En outre, comme le résument Golla et al. (2011), l’autonomisation économique représente pour les femmes un moyen puissant de réaliser leur plein potentiel et de faire valoir leurs droits. 

Les femmes ayant un pouvoir économique apportent une contribution substantielle à leur famille, à la société et à l’économie de leur pays. Au niveau mondial, il existe des preuves irréfutables que les femmes sont plus susceptibles que les hommes d’investir leurs revenus dans leurs enfants. 
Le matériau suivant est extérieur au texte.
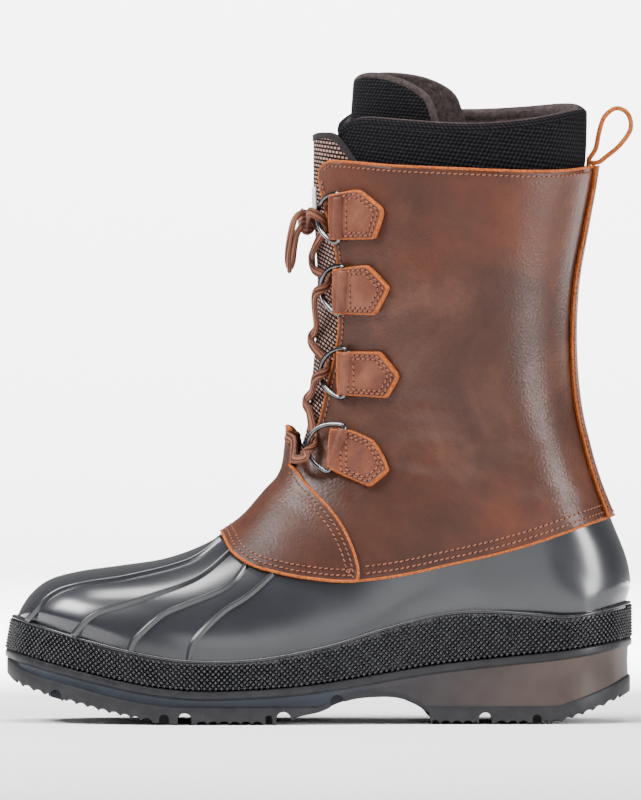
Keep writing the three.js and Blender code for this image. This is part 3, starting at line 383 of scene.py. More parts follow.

La participation au marché du travail comme indicateur de l’autonomisation économique des femmes

La participation au marché du travail est l’un des indicateurs les plus couramment utilisés pour mesurer l’autonomisation économique des femmes (De Haan, 2017).  

Il a été constamment démontré que l'emploi à temps plein, en particulier, est un élément crucial du bien-être financier. Il est associé à l'accumulation d'actifs financiers, à une préparation adéquate de la retraite, à l'accès aux avantages sociaux, à la stabilité de l'emploi, aux possibilités de formation parrainées par l'employeur et à de meilleures perspectives d'avancement professionnel. 

Les données de l’Organisation internationale du travail (OIT) révèlent une disparité persistante entre les genres en matière de participation au marché du travail. En 2022, parmi les personnes âgées de 25 à 54 ans dans le monde, l’écart entre les hommes et les femmes s’élevait à 29,2 points de pourcentage, ce qui est énorme. 

Plus précisément, le taux de participation des femmes s’élevait à 61,4 %, un taux nettement inférieur à celui des hommes (90,6 %). Cet écart met en évidence un déséquilibre important entre les hommes et les femmes dans la mobilisation de la main-d’œuvre à l’échelle mondiale.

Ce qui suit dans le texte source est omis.